United also had a tech meltdown earlier this year. Hate to sound paranoid, but it seems US carriers are having a lot of them?

I get it that IT had systems up by 10AM, but usually companies that rely on real time systems like this have an active-active configuration that can take over instantly in the event of a contingency

Steve

Quote from: CityLife on August 09, 2016, 10:52:00 AMThe fact that these two incidents are happening so close to each other points to possible cyber terrorism. I'm not saying it is, just that it makes you wonder.

This seems easily disproven. Delta's incident resulted in a fire which required Atlanta Fire Rescue to put out. If this was cyberterrorism, I doubt they would go through the trouble to get the Fire Department involved.

Steve

Quote from: spuwho on August 09, 2016, 11:00:50 AMI get it that IT had systems up by 10AM, but usually companies that rely on real time systems like this have an active-active configuration that can take over instantly in the event of a contingency

As an outsider, I have a mixed view on how they handled this. My guess is they have some sort of active-active (or active-passive, which in many cases can be just as good), but in the same data center. I bet they assumed that since they had two generators (plus utility) they were covered on power and didn't forsee a meltdown in the switching mechanism causing a full power interruption.

Had they had something like a real-time transactional backup of all systems at a second location, yes they could have switched to another data system. Clearly they didn't, and my guess is they weighted the cost (time) to switch to another center, versus taking the time to get everything up in place, and found it faster to get everything up in place. A lot of legacy companies are in this position, and the time to switch entirely to another center can be a VERY long time so it's only done as a last resort.

Don't get me wrong - I'm not apologizing for them, though as Platinum with them I'm pretty loyal as well. I'm in tech and while I feel for the folks who my guess slept very little last - either from continual work or from the stress of being on the hot seat right now - this just can't happen.

I'm also flying tomorrow so I'm hoping this is worked out. There have been some decent delays between ATL-JAX today as well.

finehoe

Quote from: Steve on August 09, 2016, 11:17:44 AM
I feel for the folks who my guess slept very little last - either from continual work or from the stress of being on the hot seat right now - this just can't happen.

Not to mention the poor front-line people who bore the brunt of the angry passengers.  Nonetheless, who wants to wager Edward Bastian gets a bonus this year?

MusicMan

I got caught up in the mess, returning from Venice Italy yesterday.

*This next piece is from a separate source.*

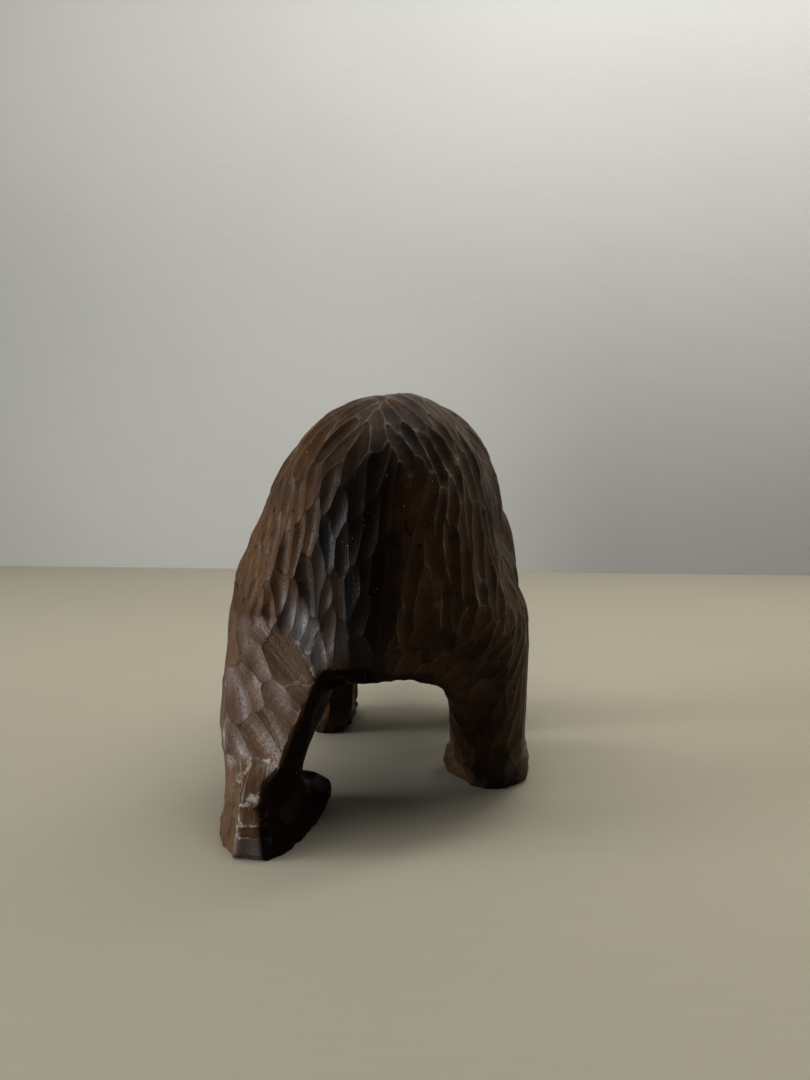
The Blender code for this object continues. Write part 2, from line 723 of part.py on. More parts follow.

Our Atlanta bound flight was late 4 hours leaving Venice and that of course was the first domino in a long and tiresome day. Traveling with my family made it tougher. I give a lot of credit to Delta's front line people, at least the ones I dealt with. I finally caught a flight from Atlanta at 3:45 am arriving at 4:45 am.  I'm glad I didn't have to spend any more time at ATL than i did.

The railway tunnels connecting the concourses had a "Zombie apocalypse" feel to them, dark with people sleeping everywhere.

CityLife

Quote from: Steve on August 09, 2016, 11:08:42 AM
Quote from: CityLife on August 09, 2016, 10:52:00 AMThe fact that these two incidents are happening so close to each other points to possible cyber terrorism. I'm not saying it is, just that it makes you wonder.

This seems easily disproven. Delta's incident resulted in a fire which required Atlanta Fire Rescue to put out. If this was cyberterrorism, I doubt they would go through the trouble to get the Fire Department involved.

Do you even watch Stranger Things? I mean Netflix tells me the government can cover up whatever they want.  ;)

But seriously though, I doubt the government would want it getting out that Russia, China, ISIS or whoever has the capability to disrupt US commerce like this. Imagine the war cry from every person whose travel plans were massively affected by whichever player did it. Not to mention the impact it would have on the national psyche. Again not saying this is cyber terrorism, just that it is a possibility...and like BridgeTroll said, we will never know.

BridgeTroll

Cyber crime happens wayyyy more often than reported... especially that emanating from foreign origins.  There is no incentive to reporting your weaknesses.  State sponsored cyber crime is not publicly reported because there is little that can be done.
In a boat at sea one of the men began to bore a hole in the bottom of the boat. On being remonstrating with, he answered, "I am only boring under my own seat." "Yes," said his companions, "but when the sea rushes in we shall all be drowned with you."

Adam White

Yes - and the USA is probably doing its fair share of cyber crime. We used to do it to the Soviets and Iranians, no reason to assume we don't still do it.
"If you're going to play it out of tune, then play it out of tune properly."

David

Same thing happened to my company, but on a much smaller scale. Remember when Riverside ave last power completely a few years ago? It took 10 offices offline nationwide for our company, took an hour or two to bring the systems back up once power was restored, but in our case, we just didn't have any back up generators at the time. The data center ran off UPS for about 45 minutes before we lost power completely.

Thanks to the Riverside Ave blackout of 2014, we now have backup generators :D

My niece was caught up in this Delta mess, but it was only a 3 hour delay in her case.